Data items
------------
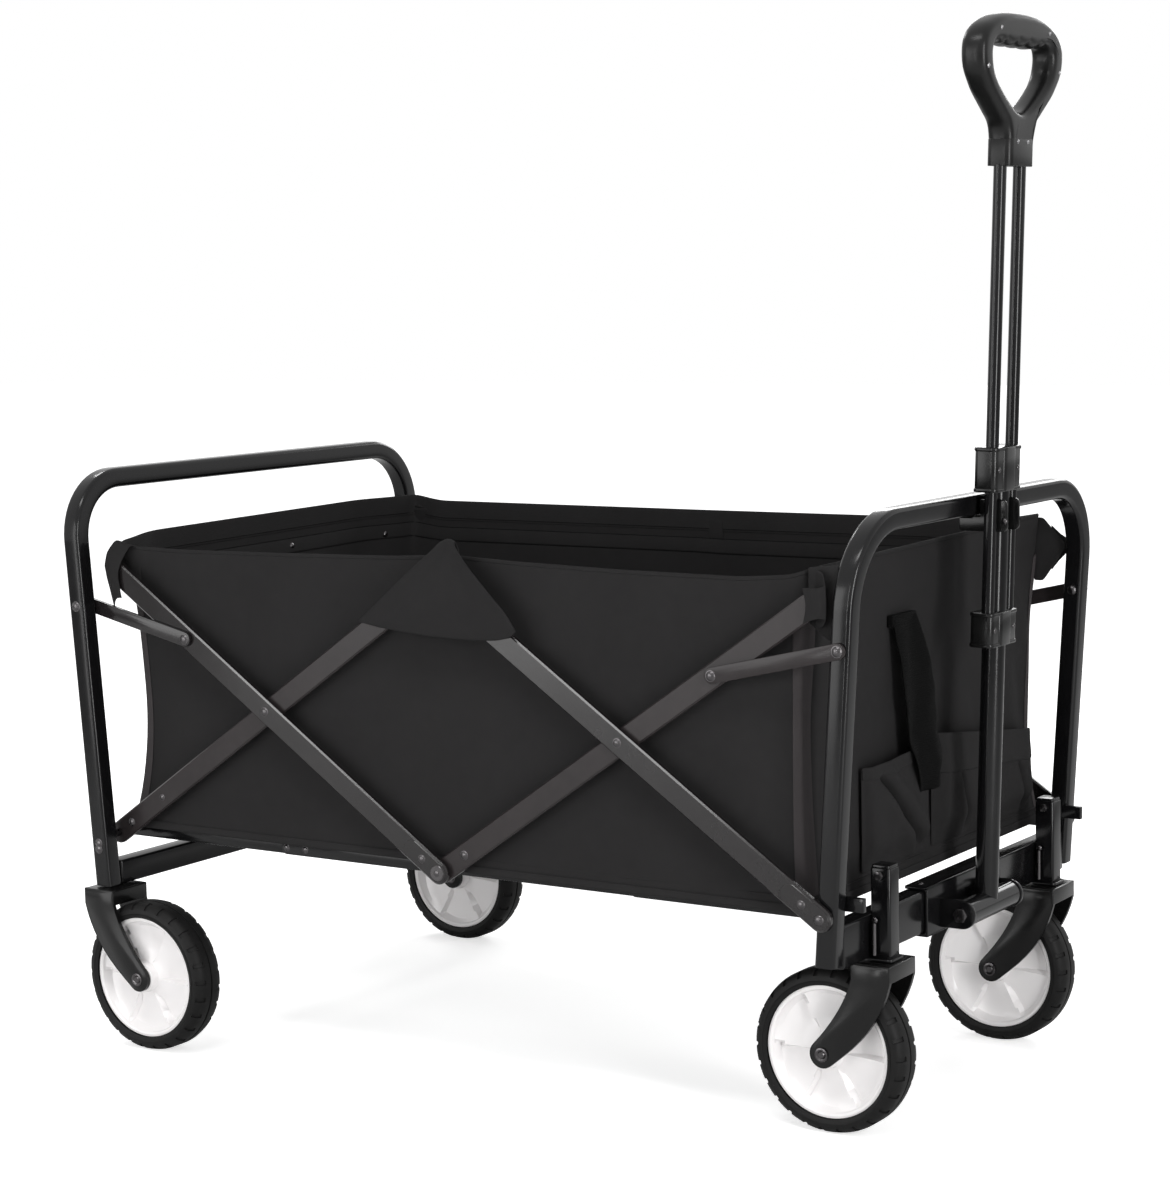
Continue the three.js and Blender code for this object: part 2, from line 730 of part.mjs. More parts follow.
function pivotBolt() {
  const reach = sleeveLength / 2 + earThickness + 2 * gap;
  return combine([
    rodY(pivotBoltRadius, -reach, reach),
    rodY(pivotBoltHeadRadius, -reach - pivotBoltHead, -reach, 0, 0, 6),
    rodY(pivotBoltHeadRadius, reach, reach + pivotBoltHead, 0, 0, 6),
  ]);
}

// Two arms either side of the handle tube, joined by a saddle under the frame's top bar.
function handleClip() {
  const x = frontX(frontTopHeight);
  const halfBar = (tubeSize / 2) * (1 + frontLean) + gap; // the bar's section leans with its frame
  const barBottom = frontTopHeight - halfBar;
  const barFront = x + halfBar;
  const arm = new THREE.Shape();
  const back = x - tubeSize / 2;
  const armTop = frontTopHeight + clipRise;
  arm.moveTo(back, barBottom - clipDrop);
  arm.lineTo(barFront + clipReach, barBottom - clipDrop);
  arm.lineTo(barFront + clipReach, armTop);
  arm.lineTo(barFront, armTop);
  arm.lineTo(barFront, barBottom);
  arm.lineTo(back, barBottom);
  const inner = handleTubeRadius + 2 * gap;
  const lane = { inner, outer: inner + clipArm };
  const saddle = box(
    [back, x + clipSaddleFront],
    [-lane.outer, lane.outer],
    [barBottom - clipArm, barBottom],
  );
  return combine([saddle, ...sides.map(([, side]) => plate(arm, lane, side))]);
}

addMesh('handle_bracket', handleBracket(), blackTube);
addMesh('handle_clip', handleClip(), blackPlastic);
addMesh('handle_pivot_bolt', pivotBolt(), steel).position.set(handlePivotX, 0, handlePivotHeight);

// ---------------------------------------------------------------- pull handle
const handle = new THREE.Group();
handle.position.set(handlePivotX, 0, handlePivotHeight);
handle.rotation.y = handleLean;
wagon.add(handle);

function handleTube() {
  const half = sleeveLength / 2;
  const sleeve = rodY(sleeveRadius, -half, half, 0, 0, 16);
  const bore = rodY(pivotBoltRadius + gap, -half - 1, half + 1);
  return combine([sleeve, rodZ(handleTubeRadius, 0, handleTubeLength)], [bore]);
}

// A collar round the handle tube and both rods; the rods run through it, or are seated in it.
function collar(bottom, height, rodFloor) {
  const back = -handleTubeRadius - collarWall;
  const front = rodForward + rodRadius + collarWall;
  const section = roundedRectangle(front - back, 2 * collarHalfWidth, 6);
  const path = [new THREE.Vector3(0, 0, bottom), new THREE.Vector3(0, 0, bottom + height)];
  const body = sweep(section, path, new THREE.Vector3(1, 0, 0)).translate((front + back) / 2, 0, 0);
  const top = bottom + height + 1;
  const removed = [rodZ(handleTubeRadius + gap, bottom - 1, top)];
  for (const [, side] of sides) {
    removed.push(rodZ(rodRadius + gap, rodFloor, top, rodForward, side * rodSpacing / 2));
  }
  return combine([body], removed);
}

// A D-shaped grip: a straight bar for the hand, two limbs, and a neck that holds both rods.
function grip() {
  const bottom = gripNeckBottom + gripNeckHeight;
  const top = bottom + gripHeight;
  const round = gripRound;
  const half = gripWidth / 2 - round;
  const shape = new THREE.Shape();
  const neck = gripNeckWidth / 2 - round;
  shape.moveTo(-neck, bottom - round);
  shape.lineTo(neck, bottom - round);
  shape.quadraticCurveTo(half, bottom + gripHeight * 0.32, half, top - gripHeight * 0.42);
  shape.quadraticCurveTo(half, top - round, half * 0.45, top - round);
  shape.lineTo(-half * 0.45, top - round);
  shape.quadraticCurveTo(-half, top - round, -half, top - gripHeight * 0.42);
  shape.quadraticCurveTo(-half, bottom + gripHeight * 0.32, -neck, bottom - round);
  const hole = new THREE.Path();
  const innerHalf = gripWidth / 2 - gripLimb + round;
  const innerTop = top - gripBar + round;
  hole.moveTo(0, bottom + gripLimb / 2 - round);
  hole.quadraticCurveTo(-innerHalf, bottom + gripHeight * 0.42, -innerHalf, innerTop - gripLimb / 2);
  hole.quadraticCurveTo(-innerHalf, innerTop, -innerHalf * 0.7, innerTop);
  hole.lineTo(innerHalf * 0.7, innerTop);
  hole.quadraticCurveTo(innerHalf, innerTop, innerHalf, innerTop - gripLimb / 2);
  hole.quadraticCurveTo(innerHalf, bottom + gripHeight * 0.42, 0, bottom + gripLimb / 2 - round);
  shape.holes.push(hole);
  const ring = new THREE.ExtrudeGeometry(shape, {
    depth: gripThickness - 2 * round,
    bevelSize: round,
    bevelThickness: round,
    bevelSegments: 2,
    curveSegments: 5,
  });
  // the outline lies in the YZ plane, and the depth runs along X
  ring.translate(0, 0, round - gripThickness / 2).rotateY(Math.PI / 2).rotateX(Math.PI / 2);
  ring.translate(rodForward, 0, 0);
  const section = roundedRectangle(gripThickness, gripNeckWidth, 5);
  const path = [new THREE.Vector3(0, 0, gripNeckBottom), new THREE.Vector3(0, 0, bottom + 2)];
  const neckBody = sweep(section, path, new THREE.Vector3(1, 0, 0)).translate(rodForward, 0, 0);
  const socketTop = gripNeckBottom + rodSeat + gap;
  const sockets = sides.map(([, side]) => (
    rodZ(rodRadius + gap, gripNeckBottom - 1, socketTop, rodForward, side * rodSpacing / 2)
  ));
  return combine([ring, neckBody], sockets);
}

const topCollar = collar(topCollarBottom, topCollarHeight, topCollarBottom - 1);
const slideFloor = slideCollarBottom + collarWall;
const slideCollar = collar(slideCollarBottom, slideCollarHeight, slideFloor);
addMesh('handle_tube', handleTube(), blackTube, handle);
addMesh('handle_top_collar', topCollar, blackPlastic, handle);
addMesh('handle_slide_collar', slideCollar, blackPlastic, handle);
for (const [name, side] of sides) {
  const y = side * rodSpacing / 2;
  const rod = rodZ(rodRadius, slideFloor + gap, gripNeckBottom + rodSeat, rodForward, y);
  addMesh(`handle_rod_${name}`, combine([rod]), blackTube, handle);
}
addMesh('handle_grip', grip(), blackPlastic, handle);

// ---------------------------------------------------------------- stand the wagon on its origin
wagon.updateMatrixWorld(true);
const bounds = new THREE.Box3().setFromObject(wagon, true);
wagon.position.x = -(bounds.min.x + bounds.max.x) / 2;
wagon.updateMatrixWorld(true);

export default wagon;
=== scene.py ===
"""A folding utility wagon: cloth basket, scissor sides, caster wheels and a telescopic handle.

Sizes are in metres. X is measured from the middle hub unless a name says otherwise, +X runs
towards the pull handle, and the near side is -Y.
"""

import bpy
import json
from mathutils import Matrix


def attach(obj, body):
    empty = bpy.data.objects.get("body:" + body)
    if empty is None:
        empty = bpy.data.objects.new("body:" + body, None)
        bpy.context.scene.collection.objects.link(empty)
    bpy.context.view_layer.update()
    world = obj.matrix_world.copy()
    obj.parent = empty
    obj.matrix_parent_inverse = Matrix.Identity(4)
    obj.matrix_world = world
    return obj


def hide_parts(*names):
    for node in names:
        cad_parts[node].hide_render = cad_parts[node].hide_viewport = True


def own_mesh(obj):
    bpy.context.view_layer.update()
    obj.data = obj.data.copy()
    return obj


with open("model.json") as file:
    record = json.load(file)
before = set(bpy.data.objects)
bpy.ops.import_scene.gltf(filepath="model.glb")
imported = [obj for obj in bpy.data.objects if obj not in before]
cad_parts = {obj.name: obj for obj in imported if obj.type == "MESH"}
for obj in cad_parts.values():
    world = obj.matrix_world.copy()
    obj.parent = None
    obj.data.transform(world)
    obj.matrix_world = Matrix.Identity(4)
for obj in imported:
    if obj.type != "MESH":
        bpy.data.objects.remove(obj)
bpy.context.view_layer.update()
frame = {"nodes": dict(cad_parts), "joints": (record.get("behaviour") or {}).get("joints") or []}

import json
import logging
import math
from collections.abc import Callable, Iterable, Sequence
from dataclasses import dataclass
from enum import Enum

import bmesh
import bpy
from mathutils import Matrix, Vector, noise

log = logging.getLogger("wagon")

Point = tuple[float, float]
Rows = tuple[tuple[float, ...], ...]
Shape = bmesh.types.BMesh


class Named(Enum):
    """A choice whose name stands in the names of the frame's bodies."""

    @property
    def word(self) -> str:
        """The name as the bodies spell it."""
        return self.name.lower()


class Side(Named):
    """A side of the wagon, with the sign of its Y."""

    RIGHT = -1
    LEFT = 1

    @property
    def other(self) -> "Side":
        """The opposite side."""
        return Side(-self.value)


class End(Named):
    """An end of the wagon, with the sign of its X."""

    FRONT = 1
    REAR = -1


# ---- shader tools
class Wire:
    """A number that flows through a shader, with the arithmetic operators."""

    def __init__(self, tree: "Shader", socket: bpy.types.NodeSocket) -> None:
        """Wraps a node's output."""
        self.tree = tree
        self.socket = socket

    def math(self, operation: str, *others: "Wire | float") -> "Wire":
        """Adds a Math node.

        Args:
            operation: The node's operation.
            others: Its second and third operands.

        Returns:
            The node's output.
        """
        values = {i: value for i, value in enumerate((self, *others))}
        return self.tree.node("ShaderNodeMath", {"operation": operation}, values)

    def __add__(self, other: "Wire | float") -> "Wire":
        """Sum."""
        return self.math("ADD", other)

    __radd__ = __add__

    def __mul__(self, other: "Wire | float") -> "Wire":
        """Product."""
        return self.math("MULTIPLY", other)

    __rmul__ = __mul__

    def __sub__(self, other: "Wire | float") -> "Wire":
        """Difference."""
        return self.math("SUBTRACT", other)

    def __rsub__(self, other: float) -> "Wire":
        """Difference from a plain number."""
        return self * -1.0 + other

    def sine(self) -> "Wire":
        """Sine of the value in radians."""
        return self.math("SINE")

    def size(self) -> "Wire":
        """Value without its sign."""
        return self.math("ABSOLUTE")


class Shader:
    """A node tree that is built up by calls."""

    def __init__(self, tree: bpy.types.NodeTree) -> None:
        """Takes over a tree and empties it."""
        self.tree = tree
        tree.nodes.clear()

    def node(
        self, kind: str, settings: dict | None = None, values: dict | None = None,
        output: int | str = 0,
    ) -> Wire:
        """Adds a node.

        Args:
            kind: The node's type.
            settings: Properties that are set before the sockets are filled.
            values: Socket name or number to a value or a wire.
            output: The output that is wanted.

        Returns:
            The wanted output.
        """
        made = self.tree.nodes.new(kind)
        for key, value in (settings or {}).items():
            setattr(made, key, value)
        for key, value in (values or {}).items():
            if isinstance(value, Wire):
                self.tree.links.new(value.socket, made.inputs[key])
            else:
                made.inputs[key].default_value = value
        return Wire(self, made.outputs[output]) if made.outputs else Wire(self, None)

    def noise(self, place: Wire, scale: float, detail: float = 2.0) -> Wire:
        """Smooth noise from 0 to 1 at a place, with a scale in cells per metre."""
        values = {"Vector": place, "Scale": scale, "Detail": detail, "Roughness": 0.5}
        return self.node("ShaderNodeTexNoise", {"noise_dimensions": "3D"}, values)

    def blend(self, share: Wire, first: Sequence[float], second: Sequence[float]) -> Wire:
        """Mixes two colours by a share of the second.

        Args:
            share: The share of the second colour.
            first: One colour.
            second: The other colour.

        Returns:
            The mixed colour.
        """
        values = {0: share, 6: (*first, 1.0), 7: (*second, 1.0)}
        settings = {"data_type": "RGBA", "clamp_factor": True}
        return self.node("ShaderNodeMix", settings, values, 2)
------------
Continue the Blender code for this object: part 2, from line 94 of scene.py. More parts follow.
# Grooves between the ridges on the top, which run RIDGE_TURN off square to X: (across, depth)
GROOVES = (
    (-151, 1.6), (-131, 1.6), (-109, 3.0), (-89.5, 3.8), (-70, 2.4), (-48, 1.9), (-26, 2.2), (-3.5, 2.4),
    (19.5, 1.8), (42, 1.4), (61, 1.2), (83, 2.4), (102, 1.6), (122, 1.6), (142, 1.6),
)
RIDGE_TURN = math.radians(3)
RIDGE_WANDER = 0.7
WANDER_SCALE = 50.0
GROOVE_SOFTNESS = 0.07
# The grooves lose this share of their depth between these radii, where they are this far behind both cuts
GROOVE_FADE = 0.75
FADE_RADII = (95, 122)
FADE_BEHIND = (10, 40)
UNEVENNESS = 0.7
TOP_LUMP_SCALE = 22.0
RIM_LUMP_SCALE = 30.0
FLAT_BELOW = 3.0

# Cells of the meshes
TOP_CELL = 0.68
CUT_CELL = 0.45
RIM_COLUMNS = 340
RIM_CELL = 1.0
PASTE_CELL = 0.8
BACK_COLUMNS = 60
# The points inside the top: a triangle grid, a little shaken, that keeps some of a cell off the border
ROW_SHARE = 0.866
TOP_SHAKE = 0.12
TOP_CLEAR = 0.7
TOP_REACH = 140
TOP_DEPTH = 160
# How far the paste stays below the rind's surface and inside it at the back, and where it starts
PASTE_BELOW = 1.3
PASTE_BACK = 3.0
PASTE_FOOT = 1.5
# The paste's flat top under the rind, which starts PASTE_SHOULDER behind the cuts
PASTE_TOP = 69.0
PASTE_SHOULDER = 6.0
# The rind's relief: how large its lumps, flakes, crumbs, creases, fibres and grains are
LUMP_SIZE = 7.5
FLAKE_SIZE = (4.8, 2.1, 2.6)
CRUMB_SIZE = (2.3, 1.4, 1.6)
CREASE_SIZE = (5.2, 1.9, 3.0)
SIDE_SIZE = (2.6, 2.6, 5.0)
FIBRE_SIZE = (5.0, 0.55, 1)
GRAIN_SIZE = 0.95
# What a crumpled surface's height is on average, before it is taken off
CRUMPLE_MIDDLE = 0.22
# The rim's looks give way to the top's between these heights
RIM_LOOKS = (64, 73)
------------
■ WHAT IS NEEDED ■
Above are the records; from them, give again exactly the lines from the one containing "Continue the Blender" through the one containing "FLAT_BELOW = 3.0", both included.

■ SOLUTION FOR THIS PROBLEM ■
Continue the Blender code for this object: part 2, from line 94 of scene.py. More parts follow.
# Grooves between the ridges on the top, which run RIDGE_TURN off square to X: (across, depth)
GROOVES = (
    (-151, 1.6), (-131, 1.6), (-109, 3.0), (-89.5, 3.8), (-70, 2.4), (-48, 1.9), (-26, 2.2), (-3.5, 2.4),
    (19.5, 1.8), (42, 1.4), (61, 1.2), (83, 2.4), (102, 1.6), (122, 1.6), (142, 1.6),
)
RIDGE_TURN = math.radians(3)
RIDGE_WANDER = 0.7
WANDER_SCALE = 50.0
GROOVE_SOFTNESS = 0.07
# The grooves lose this share of their depth between these radii, where they are this far behind both cuts
GROOVE_FADE = 0.75
FADE_RADII = (95, 122)
FADE_BEHIND = (10, 40)
UNEVENNESS = 0.7
TOP_LUMP_SCALE = 22.0
RIM_LUMP_SCALE = 30.0
FLAT_BELOW = 3.0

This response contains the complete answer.